By contrast, Bibby’s Stock Distributor Program was implemented for a reasonable – and not anti-competitive – business purpose; it is open and transparent and does not force distributors to deal exclusively in Bibby products through long term contracts or punitive termination provisions. Rather, distributors are free to leave the program at virtually any time without significant penalties.
Published March 3, 2005
 Canada (Commissioner of Competition) v. Canada Pipe Company Ltd. , 2005 Comp. Trib. 3, available online at
Dominance is not possible where barriers to entry are low, because any attempt to exercise market power would lead to immediate entry. Canada (Director of Investigation and Research) v. Tele-Direct (Publications) Inc. ,  C.C.T.D. No. 8 at ¶232. The Tribunal’s treatment of barriers to entry in Canada Pipe diverges somewhat from the principle enunciated in Tele-Direct.
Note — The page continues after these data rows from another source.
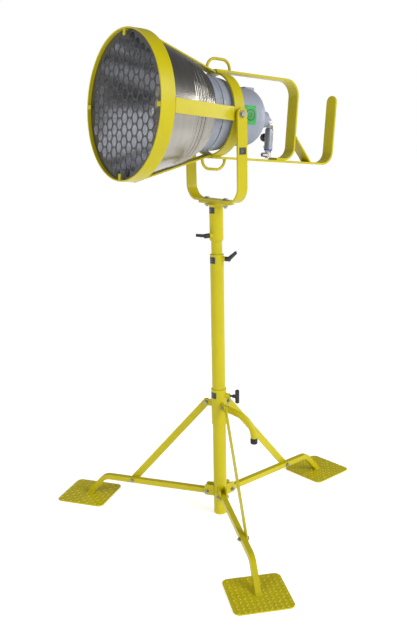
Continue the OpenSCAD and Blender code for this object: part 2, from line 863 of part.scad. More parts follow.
module turbine_wheel() {
    blade_count = 16;
    color("#9fa3a8") optic() translate([0, 0, -144]) difference() {
        union() {
            cylinder(r = 60, h = 14);
            for (i = [0:blade_count - 1]) rotate([0, 0, i * 360 / blade_count])
                translate([55, -2, 0]) cube([22, 4, 14]);
        }
        translate([0, 0, -1]) cylinder(r = shaft_r, h = 16);
    }
}

module tilt_bolts() {
    color(steel) head() for (side = [-1, 1]) {
        pin_x(tilt_pin_r, side * 115, side * (yoke_out + face_gap + 2));
        pin_x(12.5, side * (yoke_out + face_gap), side * (yoke_out + face_gap + 2));
        pin_x(tilt_head_r, side * (yoke_out + face_gap + 2), side * (yoke_out + face_gap + 10), 6);
    }
}

module tilt_spacers() {
    color(black) head() for (side = [-1, 1]) difference() {
        pin_x(13, side * (rear_ring_r + 0.2), side * (yoke_in - face_gap));
        pin_x(tilt_pin_r + fit_gap, -yoke_out, yoke_out);
    }
}

// ---- Air inlet ----

module inlet_elbow() {
    r = 9.5;
    color(steel) head() translate([0, -boss_end, 0]) {
        rotate([-90, 0, 0]) cylinder(r = boss_tip_r, h = 4);
        translate([0, 0, elbow_bend]) rotate([0, -90, 0])
            rotate_extrude(angle = 90) translate([-elbow_bend, 0]) circle(r);
        translate([0, -elbow_bend, regulator_top]) {
            cylinder(r = 12.5, h = 9, $fn = 6);
            translate([0, 0, 9]) cylinder(r = r + 1, h = 5);
        }
    }
}

module regulator_body() {
    knob_seat = 18;
    color("#6f747b") head() translate([0, -drop_d, 0]) difference() {
        union() {
            translate([0, 0, regulator_low]) cylinder(r = regulator_r, h = regulator_top - regulator_low - 6);
            translate([0, 0, regulator_top - 6]) cylinder(r1 = regulator_r, r2 = regulator_r - 4, h = 6);
            translate([0, 0, -66]) cylinder(r = regulator_r + 1.5, h = 5);
            translate([0, 0, regulator_knob_up]) pin_x(10, -knob_seat, 0);
            translate([0, 0, regulator_low + 8]) pin_x(5, -regulator_r - 7, 0);
        }
        translate([0, 0, regulator_knob_up]) pin_x(4 + fit_gap, -knob_seat - 1, -8);
    }
}

module regulator_ring() {
    color("#2f49b8") head() translate([0, -drop_d, regulator_low - 4]) cylinder(r = regulator_r + 0.5, h = 4);
}

module regulator_knob() {
    color(black) head() translate([0, -drop_d, regulator_knob_up]) {
        pin_x(4, -24, -9);
        pin_x(13, -34, -18 - side_gap);
        for (i = [0:7]) rotate([i * 45, 0, 0]) translate([0, 12.5, 0]) pin_x(2.5, -33, -18 - side_gap);
    }
}

module inlet_coupler() {
    color(steel) head() translate([0, -drop_d, 0]) {
        translate([0, 0, coupler_low]) cylinder(r = 10, h = regulator_low - 4 - coupler_low);
        translate([0, 0, regulator_low - 10]) cylinder(r = 12, h = 6, $fn = 6);
        translate([0, 0, nipple_up]) difference() {
            pin_y(nipple_r, -27, 0);
            pin_y(5, -28, -6);
        }
    }
}

mast_tube();
mast_foot_plug();
lower_clamp_boss();
leg_clevises();
leg_pivot_bolts();
mast_bush();
collar_sleeve();
collar_handle();
handle_cap();
strut_pivot_bolts();
collar_knob();
leg_right();
foot_plate_right();
strut_bolt_right();
leg_rear();
foot_plate_rear();
strut_bolt_rear();
leg_left();
foot_plate_left();
strut_bolt_left();
strut_right();
strut_rear();
strut_left();
inner_tube();
inner_tube_guide();
lower_clamp_lever();
socket_tube();
socket_bush();
yoke();
yoke_bolts();
upper_clamp_lever();
front_ring();
guard_straps();
rear_ring();
grille();
grille_clips();
reflector();
reflector_collar();
lamp_neck();
neck_gasket();
rear_housing();
housing_screws();
glass_globe();
bulb();
lamp_holder();
stator();
rotor_bearings();
magnet_rotor();
turbine_wheel();
tilt_bolts();
tilt_spacers();
handle_hoop();
hose_hook_bar();
hook_brace();
lifting_loops();
inlet_elbow();
regulator_body();
regulator_ring();
regulator_knob();
inlet_coupler();
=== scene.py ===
"""An air driven flood light on a folding tripod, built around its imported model.

Metres, +Z up, the lamp facing -Y. A size in mm is turned into metres by MM.
"""

import json
import math

import bmesh
import bpy
from mathutils import Matrix, Vector

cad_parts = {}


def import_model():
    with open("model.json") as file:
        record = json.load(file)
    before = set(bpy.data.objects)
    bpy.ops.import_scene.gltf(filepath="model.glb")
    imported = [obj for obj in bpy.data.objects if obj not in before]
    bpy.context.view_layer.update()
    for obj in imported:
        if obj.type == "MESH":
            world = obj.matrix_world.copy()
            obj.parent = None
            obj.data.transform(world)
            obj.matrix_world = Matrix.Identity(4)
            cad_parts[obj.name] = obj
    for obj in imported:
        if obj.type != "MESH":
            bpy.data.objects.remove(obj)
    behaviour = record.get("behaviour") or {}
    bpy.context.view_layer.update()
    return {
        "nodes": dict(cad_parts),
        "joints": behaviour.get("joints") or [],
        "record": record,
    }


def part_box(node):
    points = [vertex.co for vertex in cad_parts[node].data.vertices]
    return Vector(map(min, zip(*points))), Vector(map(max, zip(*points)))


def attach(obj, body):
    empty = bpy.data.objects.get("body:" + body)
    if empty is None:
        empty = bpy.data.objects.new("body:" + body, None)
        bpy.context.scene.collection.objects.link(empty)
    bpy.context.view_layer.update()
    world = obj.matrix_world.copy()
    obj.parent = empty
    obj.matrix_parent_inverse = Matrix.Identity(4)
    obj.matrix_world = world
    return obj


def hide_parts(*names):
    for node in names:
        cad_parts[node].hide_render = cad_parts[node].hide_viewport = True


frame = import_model()

MM = 0.001
JOINTS = {joint["name"]: joint for joint in frame["joints"]}
SIDES = ("right", "rear", "left")
UP = Vector((0, 0, 1))


# ---- Places ----


def joint_place(name):
    """A point on a joint's axis."""
    return Vector(JOINTS[name]["pos_m"])


def joint_axis(name):
    """The unit direction of a joint's axis."""
    return Vector(JOINTS[name]["axis"]).normalized()


def axes_matrix(origin, x, y, z):
    """The matrix that takes a point from a frame with these axes to the world."""
    return Matrix((
        (x.x, y.x, z.x, origin.x),
        (x.y, y.y, z.y, origin.y),
        (x.z, y.z, z.z, origin.z),
        (0, 0, 0, 1),
    ))


def box_middle(node):
    """The middle of a CAD node's box."""
    low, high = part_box(node)
    return (Vector(low) + Vector(high)) / 2


def lamp_frame():
    """The lamp's own frame: X across, Y forwards along the beam, Z up, from the tilt axis."""
    forward = joint_axis("turbine_spin")
    across = Vector((-1, 0, 0))
    return axes_matrix(joint_place("tilt"), across, forward, across.cross(forward))


def outward_frame(direction, height=0.0):
    """A frame on the mast's axis: X outwards, Y to the left of someone looking outwards, Z up."""
    x = Vector((direction.x, direction.y, 0)).normalized()
    return axes_matrix(Vector((0, 0, height)), x, UP.cross(x), UP)


def leg_direction(side):
    """The level direction in which a leg points."""
    return UP.cross(joint_axis(side + "_leg_fold"))


LAMP = lamp_frame()
LEGS = {side: outward_frame(leg_direction(side)) for side in SIDES}


# ---- Materials ----


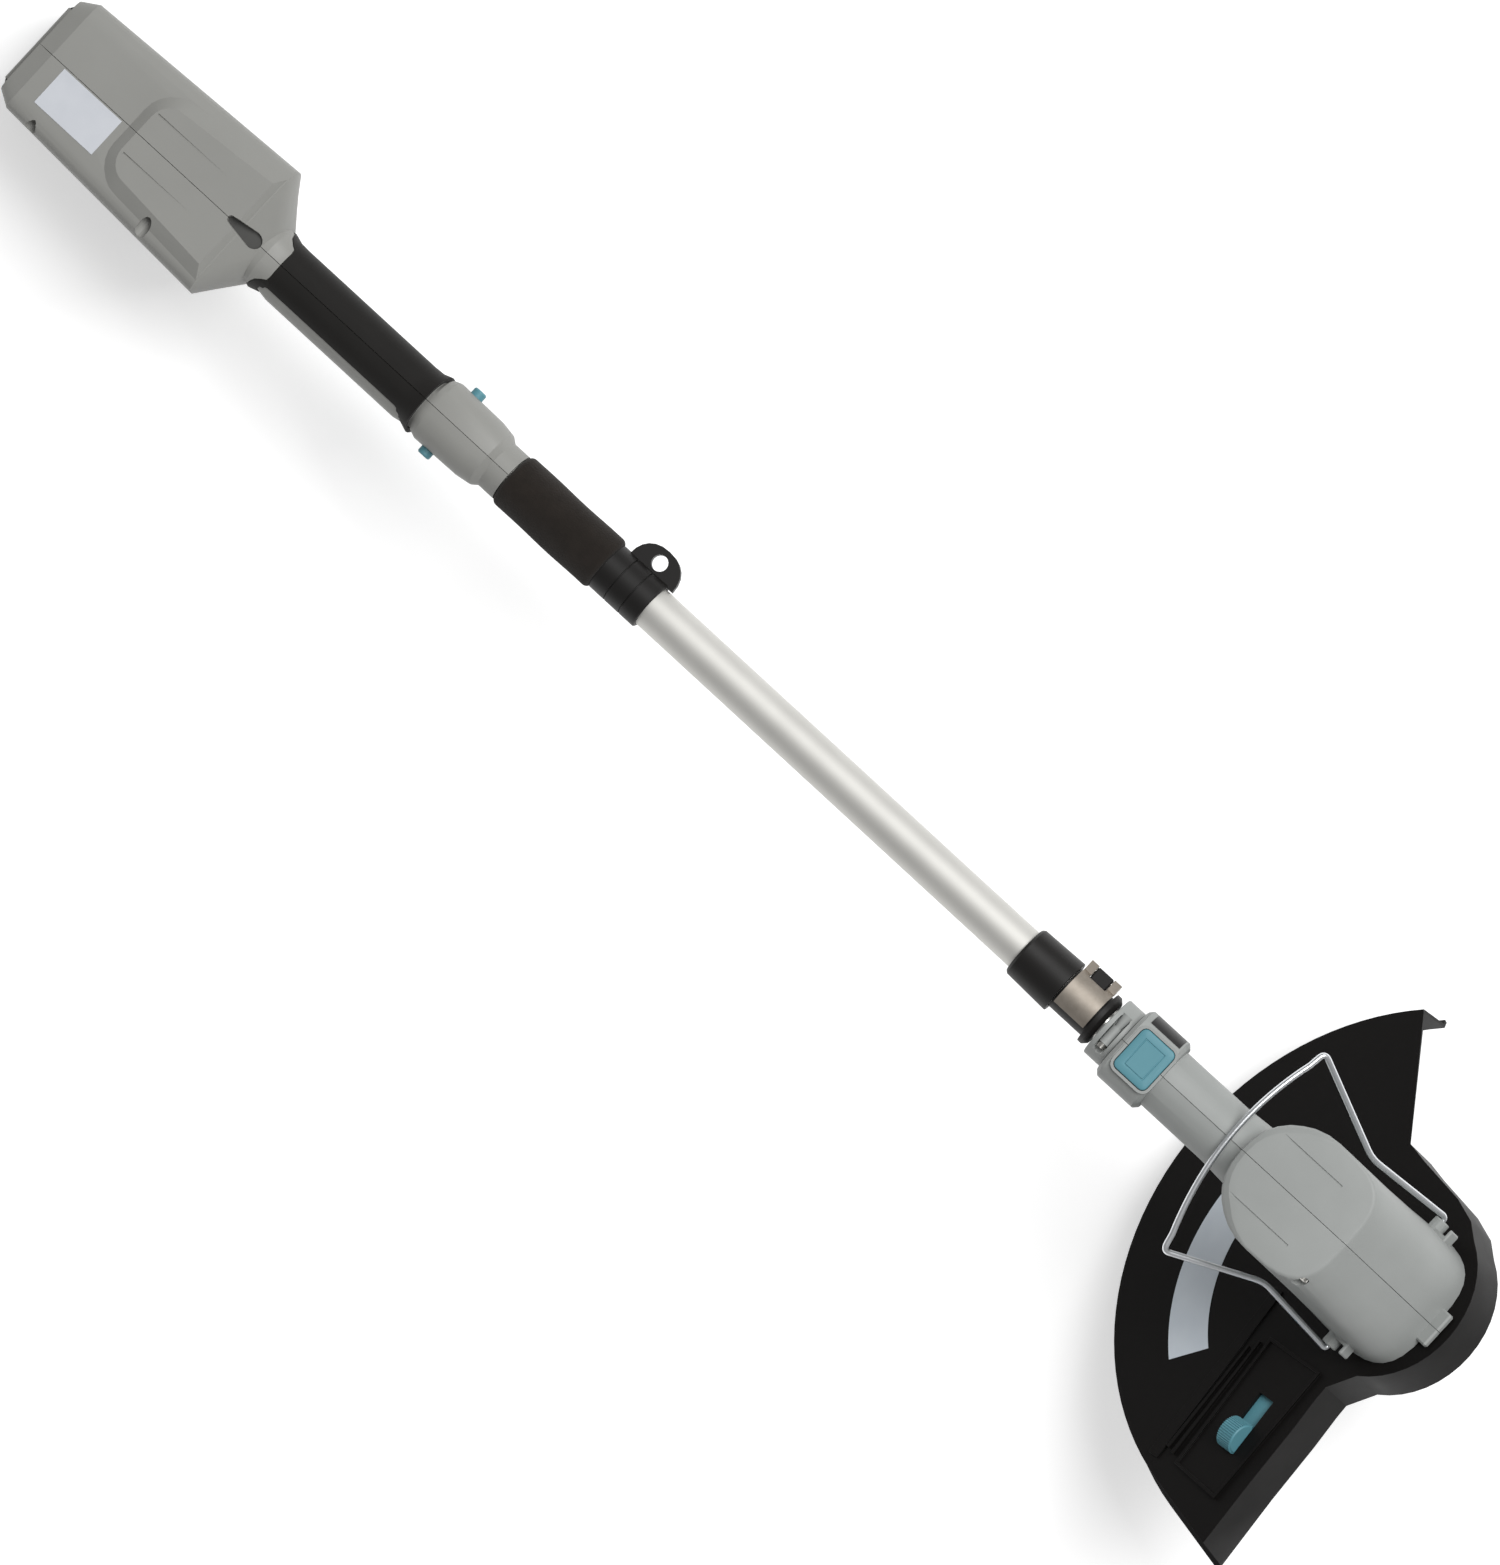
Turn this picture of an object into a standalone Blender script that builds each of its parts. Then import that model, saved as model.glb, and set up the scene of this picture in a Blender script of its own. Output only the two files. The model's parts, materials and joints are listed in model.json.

In Canada Pipe the Tribunal appears to have considered the evidence that suggested that barriers to entry were low as just another factor in the analysis, rather than a complete defence. However, the Tribunal’s finding that the evidence about barriers to entry was inconclusive may explain this. The Tribunal may have been overly cautious in reaching this conclusion. For instance, it found that it was too soon to say whether Vandem’s entry was viable – about 7 years (at time of trial) after Vandem’s entry! One basis for this finding was that the Commissioner did not lead more evidence of Vandem’s financial position. But since the onus was on the Commissioner to show that Vandem’s entry was not viable, the Commissioner’s failure to lead more evidence should have led the Tribunal to conclude that 7 years of effective entry by Vandem constituted viable entry.